Browser → OPTIONS /api/data
          Origin: https://app.example.com
          Access-Control-Request-Method: POST
          Access-Control-Request-Headers: content-type,authorization

Server  → 204 No Content
          Access-Control-Allow-Origin: https://app.example.com
          Access-Control-Allow-Methods: POST, PUT
          Access-Control-Allow-Headers: content-type,authorization
          Access-Control-Max-Age: 600

Browser → POST /api/data …

If any header or method is absent from the server reply, the browser aborts before your application code runs. No fetch rejection handler will see the actual response body because the browser never exposes it.

4. Credential Inclusion (The Third State)

Cookies, HTTP basic, or client certs are sent only when:

  • Fetch is called with credentials:'include' / XHR with withCredentials=true
  • Server responds with Access-Control-Allow-Credentials: true and an explicit origin (* is invalid here)

Miss either and the browser strips credentials, turning what you thought was an authenticated call into an anonymous one. Most “CORS works in dev, fails in prod” stories trace back to this mismatch.

Trade-offs and Constraints

What You Gain

  • You can keep the browser’s ambient credentials while calling APIs on a different subdomain.
  • You can operate a public API that rejects browser-based CSRF without writing custom tokens.
  • You can version frontends independently of backends because the same API can whitelist multiple origins.

What You Lose

  • One extra hop for every non-simple request. On mobile networks that can be 300–800 ms.

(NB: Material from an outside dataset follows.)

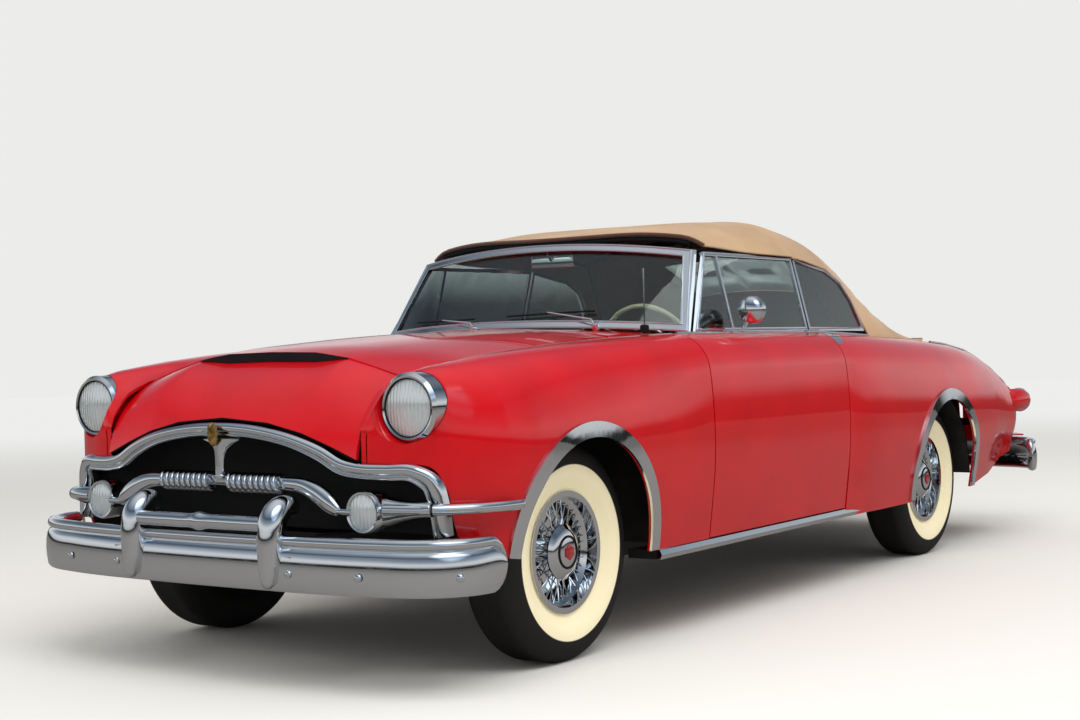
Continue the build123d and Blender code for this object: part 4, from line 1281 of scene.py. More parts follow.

  • Cache semantics become complicated: preflight responses are not heuristic-cacheable, so CDNs must be explicitly configured.
  • You expose your whitelist to anyone who can read response headers—no secret sauce.
  • Debugging is browser-specific; dev tools do not show the OPTIONS failure until you open the network tab and replay, which makes post-mortems painful.

When This Is a Bad Idea

  • You control both ends and could run them under the same registrable domain—use a reverse proxy and avoid CORS entirely.
  • Your API is meant for non-browser clients only; CORS adds no value but still invites misconfiguration.
  • You need to support very old embedded browsers (IE11 and friends) whose preflight implementation is buggy; you will spend more time on polyfills than on features.

Practical Insights

  1. Treat Access-Control-Allow-Origin like a firewall rule, not a string patch.
    • Keep an allowlist array in config, never hard-code.
    • Reject with 403 instead of reflecting arbitrary Origin headers; reflection is an open redirect in disguise.
  2. Version your preflight cache.
    • Include a build ID in Access-Control-Max-Age so emergency rollbacks do not have to wait out the TTL.
    • Default to 5 min in production; increase only when you measure preflight volume.
  3. Log the entire CORS conversation during incidents.
    • Most loggers skip OPTIONS because it has no body. Log method, origin, request-headers, and response headers; they are the only evidence when a mobile release changes its fetch defaults.
  4. Separate “public” and “authenticated” endpoints at the DNS or path level.
    • Public endpoints can use * safely, keeping caches simple.
    • Authenticated endpoints get their own subdomain and a short, explicit allowlist—reducing the chance you will mix credentials into a wildcard.
  5. Load balancers can answer preflights without hitting your app.
    • Nginx map directive or Envoy Cors filter can shave entire milliseconds off latency and protect your origin from preflight thundering herd during traffic spikes.
  6. Do not wrap every route with a CORS middleware that re-evaluates the allowlist.
    • Preflight is an edge concern; handle it in the outermost layer and short-circuit so your business middleware stack never spins up.

Closing Thought

If you find yourself adding CORS headers to make an error go away, pause and decide whether you are relaxing the browser’s CSRF protection or merely informing it. The right header is the one that makes the protection true, not the one that makes the console quiet.